» Rows from a 3D modeling dataset:
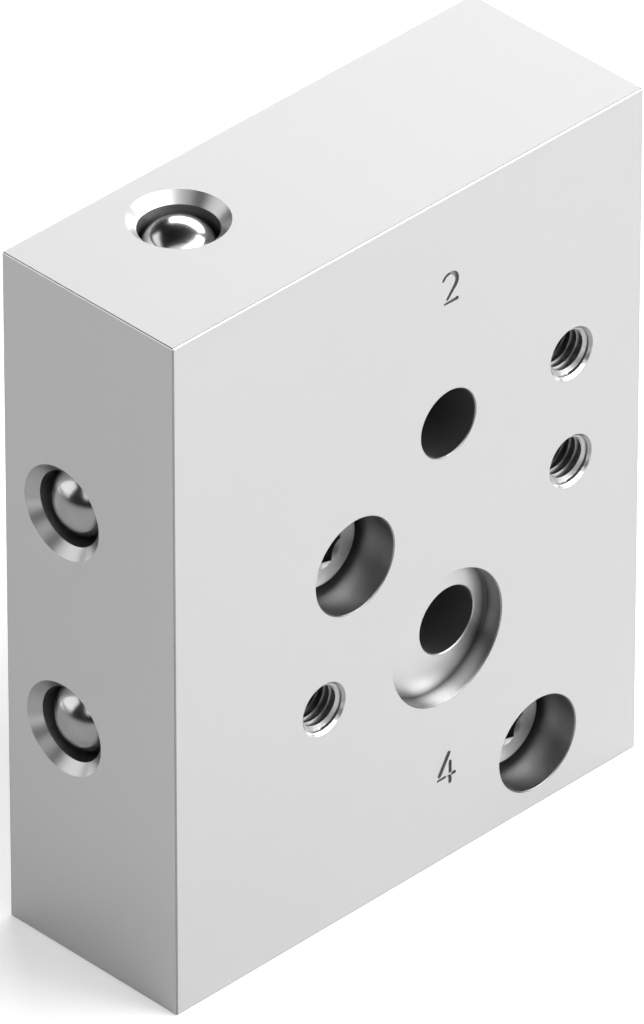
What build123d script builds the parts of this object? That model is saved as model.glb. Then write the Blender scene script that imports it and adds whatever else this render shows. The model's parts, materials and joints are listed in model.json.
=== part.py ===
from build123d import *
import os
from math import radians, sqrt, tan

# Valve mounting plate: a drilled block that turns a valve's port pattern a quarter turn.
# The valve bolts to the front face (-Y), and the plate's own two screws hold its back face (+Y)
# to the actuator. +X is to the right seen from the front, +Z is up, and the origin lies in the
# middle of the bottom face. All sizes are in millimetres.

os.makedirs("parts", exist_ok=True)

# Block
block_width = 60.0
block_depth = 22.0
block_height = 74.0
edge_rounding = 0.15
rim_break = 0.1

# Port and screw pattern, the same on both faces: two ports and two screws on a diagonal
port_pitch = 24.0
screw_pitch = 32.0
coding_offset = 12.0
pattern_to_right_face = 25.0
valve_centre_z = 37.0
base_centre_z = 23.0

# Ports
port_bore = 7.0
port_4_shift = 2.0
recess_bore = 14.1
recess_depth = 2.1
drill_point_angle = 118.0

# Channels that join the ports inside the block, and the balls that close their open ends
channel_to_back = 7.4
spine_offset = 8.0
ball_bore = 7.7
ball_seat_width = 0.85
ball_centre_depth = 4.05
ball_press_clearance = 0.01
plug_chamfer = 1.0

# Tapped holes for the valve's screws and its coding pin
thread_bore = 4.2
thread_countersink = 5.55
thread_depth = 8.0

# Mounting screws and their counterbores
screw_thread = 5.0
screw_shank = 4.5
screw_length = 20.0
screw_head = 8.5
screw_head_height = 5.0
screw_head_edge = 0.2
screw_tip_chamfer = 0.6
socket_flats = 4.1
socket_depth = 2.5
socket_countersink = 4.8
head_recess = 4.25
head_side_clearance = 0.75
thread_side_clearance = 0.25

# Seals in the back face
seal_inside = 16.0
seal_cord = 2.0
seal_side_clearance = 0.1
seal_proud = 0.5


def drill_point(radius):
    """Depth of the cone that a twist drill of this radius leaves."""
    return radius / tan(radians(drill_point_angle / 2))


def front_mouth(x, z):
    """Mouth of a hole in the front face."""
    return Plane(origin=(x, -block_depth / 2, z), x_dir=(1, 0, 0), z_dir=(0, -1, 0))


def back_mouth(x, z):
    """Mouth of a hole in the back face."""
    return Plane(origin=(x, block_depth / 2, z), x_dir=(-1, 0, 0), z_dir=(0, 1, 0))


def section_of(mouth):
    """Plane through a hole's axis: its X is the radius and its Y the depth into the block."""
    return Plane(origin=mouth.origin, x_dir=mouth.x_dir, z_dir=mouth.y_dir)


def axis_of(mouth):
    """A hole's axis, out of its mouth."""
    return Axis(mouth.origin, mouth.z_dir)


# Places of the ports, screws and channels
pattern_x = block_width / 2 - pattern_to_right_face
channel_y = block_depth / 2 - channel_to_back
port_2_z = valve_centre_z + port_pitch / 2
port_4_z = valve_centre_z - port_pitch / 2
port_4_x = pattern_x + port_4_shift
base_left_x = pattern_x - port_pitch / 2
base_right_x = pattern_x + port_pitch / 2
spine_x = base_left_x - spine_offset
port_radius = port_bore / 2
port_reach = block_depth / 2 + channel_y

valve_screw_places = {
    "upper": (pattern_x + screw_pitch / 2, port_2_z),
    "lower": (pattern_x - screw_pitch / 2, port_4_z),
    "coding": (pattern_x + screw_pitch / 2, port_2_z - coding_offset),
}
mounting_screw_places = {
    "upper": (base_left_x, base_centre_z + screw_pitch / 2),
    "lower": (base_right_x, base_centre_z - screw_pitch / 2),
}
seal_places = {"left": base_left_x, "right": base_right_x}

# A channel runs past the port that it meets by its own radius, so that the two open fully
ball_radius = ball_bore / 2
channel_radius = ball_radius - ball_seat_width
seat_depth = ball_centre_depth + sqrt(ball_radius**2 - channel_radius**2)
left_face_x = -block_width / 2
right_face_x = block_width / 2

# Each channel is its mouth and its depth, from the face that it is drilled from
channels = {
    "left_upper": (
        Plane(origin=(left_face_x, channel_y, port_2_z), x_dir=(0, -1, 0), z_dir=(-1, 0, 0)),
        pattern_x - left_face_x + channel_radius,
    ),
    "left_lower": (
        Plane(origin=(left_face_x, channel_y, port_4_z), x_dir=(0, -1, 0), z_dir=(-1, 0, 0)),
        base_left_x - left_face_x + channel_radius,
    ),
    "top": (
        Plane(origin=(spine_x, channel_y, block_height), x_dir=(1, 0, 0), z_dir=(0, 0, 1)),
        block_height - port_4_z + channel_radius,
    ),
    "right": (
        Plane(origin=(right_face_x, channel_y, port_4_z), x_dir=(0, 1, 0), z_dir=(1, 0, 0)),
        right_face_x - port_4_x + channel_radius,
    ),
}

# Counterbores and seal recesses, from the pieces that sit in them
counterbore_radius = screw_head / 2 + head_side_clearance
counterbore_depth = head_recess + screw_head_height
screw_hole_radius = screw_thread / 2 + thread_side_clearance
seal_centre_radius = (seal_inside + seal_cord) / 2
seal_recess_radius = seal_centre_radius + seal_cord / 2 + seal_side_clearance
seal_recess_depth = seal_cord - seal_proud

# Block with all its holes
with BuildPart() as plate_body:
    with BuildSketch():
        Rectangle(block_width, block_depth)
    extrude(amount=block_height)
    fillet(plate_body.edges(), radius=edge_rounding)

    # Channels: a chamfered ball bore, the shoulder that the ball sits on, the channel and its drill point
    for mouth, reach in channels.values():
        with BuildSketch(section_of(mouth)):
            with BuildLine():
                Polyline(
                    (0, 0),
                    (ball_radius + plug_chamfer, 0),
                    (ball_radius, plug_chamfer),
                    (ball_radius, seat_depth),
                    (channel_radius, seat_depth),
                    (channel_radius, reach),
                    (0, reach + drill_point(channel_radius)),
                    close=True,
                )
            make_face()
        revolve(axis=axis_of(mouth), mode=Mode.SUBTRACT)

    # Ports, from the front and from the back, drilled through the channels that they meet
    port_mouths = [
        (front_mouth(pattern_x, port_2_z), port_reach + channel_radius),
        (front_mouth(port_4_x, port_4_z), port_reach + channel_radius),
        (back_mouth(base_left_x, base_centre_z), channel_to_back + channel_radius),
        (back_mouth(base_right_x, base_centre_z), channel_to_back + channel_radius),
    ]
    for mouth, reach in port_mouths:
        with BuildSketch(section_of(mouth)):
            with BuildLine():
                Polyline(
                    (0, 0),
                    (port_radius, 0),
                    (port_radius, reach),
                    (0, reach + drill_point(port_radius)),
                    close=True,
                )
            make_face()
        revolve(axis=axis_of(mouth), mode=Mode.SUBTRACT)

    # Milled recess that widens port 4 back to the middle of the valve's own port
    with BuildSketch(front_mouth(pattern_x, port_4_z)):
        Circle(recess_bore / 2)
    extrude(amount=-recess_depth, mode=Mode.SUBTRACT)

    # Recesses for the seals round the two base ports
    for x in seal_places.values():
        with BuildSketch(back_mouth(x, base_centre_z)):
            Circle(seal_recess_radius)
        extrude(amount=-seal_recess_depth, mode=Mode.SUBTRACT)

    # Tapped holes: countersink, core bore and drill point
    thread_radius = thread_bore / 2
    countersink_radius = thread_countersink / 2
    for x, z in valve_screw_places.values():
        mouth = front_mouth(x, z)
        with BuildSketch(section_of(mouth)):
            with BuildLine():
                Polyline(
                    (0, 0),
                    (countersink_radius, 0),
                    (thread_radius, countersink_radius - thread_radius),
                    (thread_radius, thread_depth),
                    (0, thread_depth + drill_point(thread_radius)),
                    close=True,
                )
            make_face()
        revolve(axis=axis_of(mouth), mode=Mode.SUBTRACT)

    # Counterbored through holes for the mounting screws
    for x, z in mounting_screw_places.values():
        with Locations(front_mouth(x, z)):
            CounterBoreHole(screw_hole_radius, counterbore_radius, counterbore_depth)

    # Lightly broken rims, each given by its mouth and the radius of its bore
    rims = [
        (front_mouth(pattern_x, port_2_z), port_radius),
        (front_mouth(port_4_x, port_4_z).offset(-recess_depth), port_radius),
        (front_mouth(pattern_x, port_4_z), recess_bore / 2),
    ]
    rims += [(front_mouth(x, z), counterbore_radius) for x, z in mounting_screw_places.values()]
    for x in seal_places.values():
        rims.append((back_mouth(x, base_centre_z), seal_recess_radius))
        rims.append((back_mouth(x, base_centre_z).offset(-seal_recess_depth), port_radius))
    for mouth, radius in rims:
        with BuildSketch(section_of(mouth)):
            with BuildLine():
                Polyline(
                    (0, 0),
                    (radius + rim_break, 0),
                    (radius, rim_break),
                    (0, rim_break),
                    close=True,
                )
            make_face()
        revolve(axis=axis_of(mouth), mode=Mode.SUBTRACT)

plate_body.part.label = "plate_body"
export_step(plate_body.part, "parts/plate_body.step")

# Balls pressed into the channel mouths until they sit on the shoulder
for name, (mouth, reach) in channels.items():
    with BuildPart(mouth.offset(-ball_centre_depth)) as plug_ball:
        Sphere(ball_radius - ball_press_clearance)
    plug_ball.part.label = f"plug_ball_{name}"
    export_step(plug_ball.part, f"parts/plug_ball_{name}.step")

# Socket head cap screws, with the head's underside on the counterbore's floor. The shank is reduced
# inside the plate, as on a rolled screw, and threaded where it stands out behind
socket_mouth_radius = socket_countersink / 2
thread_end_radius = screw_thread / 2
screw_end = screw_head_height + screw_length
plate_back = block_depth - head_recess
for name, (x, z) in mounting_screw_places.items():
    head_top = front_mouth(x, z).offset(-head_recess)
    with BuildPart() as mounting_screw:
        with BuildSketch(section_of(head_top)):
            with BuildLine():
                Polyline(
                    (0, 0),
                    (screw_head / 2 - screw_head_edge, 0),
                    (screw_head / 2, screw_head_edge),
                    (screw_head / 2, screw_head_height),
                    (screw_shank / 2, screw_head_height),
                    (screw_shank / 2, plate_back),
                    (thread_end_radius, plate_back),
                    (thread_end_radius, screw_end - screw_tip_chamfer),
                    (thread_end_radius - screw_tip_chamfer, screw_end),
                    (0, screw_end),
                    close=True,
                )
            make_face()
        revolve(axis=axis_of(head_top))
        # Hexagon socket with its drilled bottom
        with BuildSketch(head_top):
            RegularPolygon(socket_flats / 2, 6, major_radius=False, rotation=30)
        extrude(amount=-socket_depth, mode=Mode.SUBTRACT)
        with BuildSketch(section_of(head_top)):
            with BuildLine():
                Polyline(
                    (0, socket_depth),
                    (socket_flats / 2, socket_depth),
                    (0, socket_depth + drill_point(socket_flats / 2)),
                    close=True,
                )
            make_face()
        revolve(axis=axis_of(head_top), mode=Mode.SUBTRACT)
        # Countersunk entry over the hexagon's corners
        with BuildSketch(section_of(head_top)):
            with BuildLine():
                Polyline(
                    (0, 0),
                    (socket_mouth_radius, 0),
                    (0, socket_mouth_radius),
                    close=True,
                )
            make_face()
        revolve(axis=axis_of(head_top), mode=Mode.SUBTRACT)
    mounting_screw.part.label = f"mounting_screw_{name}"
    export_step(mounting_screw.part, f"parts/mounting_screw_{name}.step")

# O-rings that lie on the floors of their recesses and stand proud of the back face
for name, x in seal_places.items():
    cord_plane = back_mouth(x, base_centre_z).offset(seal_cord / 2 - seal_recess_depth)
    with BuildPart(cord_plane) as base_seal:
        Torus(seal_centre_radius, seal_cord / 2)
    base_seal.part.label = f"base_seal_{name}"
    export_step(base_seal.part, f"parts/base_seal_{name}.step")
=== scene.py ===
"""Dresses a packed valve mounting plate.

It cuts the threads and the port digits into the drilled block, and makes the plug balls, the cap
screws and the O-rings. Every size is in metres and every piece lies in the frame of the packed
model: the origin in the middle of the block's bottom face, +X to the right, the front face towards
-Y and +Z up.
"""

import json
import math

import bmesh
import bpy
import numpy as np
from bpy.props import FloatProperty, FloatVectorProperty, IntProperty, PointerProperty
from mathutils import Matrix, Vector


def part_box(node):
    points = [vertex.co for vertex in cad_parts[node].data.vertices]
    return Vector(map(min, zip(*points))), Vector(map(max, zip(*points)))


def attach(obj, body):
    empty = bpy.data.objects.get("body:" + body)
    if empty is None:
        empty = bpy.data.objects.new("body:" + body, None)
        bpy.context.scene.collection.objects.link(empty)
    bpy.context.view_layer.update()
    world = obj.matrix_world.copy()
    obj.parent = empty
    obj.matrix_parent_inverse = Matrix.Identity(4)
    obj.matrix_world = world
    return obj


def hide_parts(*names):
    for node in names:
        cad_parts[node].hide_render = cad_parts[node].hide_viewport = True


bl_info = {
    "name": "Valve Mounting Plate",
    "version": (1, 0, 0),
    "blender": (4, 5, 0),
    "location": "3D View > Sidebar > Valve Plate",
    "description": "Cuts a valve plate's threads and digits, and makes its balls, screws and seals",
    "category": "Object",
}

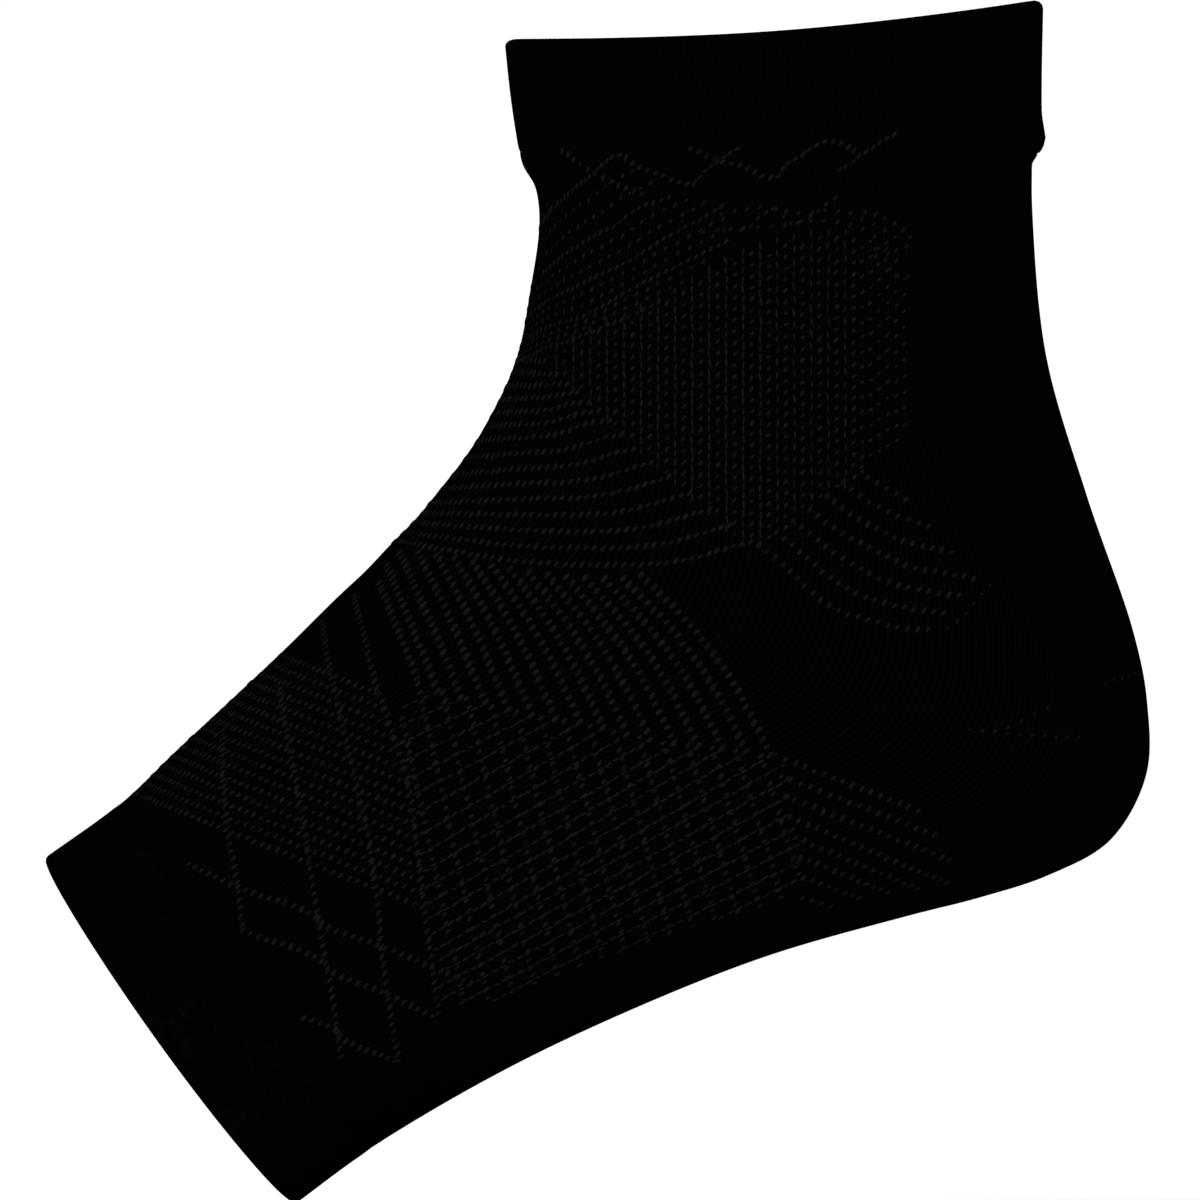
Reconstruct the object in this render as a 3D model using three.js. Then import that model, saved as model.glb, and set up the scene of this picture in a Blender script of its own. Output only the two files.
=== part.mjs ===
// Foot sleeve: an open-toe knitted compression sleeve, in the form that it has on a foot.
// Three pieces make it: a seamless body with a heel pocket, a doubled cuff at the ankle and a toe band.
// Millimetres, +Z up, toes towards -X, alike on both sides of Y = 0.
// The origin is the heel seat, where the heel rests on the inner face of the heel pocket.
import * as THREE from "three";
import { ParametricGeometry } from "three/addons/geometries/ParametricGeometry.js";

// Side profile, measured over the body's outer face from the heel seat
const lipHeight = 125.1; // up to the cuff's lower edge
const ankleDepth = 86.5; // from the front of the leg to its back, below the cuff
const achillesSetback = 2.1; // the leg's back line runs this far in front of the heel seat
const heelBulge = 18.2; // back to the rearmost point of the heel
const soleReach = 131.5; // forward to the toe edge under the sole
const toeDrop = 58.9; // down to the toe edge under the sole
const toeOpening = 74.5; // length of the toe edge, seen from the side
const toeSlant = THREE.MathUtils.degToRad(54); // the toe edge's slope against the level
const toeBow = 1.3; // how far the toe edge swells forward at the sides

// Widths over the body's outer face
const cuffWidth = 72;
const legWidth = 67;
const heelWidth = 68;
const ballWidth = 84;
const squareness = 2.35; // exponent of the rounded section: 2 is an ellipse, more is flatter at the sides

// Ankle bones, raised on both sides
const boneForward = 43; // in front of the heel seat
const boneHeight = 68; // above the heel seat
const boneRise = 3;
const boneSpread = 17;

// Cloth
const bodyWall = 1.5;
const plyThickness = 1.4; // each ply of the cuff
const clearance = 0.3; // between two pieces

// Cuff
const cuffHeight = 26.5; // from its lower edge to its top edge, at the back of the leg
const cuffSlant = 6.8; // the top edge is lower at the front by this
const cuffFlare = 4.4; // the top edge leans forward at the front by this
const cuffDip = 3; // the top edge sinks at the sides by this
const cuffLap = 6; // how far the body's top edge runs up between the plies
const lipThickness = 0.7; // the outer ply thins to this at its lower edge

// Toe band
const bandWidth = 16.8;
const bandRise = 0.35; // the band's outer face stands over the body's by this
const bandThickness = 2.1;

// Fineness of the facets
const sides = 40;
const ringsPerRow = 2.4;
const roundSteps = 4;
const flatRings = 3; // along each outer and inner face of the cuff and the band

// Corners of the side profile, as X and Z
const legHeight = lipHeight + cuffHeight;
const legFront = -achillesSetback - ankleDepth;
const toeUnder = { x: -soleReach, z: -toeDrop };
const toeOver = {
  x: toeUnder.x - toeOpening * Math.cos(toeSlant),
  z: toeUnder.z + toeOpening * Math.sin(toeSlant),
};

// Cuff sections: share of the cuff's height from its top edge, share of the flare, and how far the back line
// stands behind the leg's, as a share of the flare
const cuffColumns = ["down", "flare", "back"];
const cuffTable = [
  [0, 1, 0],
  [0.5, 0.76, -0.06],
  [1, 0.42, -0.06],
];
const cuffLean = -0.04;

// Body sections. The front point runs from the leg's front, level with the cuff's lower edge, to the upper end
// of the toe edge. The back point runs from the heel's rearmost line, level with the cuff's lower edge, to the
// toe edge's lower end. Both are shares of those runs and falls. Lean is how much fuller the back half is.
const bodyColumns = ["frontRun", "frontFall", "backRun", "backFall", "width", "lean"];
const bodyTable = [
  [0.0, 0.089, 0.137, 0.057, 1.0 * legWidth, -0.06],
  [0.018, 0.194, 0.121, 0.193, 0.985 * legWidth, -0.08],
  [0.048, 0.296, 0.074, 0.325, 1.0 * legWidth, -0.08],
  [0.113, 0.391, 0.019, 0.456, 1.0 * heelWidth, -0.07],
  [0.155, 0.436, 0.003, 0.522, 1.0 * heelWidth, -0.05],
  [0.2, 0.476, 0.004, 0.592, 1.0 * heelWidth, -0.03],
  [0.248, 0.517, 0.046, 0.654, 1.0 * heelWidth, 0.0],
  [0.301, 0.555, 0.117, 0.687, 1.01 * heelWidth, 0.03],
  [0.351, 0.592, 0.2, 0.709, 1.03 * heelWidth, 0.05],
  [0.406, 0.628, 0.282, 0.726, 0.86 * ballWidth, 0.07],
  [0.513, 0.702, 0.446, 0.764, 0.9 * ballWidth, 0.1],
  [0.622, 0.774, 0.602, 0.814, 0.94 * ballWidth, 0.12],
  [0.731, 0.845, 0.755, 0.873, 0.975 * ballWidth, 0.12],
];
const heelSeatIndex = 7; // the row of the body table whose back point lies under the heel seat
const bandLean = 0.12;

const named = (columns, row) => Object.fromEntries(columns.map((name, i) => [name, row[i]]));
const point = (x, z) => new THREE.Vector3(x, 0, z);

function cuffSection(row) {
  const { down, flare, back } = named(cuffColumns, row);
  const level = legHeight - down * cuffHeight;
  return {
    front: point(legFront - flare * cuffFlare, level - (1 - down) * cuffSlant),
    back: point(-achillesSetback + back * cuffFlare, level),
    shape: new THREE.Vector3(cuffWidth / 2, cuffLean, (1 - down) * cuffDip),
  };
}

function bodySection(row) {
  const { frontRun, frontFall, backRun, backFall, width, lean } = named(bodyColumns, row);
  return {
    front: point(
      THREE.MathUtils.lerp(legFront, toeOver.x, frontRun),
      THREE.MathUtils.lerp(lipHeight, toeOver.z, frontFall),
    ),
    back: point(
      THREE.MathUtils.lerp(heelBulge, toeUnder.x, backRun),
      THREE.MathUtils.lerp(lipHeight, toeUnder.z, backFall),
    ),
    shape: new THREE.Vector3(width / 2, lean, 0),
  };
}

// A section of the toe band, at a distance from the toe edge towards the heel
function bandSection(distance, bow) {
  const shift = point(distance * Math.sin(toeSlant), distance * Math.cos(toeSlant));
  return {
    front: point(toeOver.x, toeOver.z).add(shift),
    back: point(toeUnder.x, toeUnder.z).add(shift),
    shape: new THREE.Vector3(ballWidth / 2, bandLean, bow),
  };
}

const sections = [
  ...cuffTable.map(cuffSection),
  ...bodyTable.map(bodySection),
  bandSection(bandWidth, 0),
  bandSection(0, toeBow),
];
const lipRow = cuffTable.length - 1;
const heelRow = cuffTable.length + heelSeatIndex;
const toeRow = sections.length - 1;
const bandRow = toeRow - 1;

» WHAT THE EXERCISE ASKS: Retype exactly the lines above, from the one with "bpy.context.scene.collection.objects.link(empty)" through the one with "cad_parts[node].hide_render = cad_parts[node].hide_viewport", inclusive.

» COMPLETED TASK:
        bpy.context.scene.collection.objects.link(empty)
    bpy.context.view_layer.update()
    world = obj.matrix_world.copy()
    obj.parent = empty
    obj.matrix_parent_inverse = Matrix.Identity(4)
    obj.matrix_world = world
    return obj


def hide_parts(*names):
    for node in names:
        cad_parts[node].hide_render = cad_parts[node].hide_viewport = True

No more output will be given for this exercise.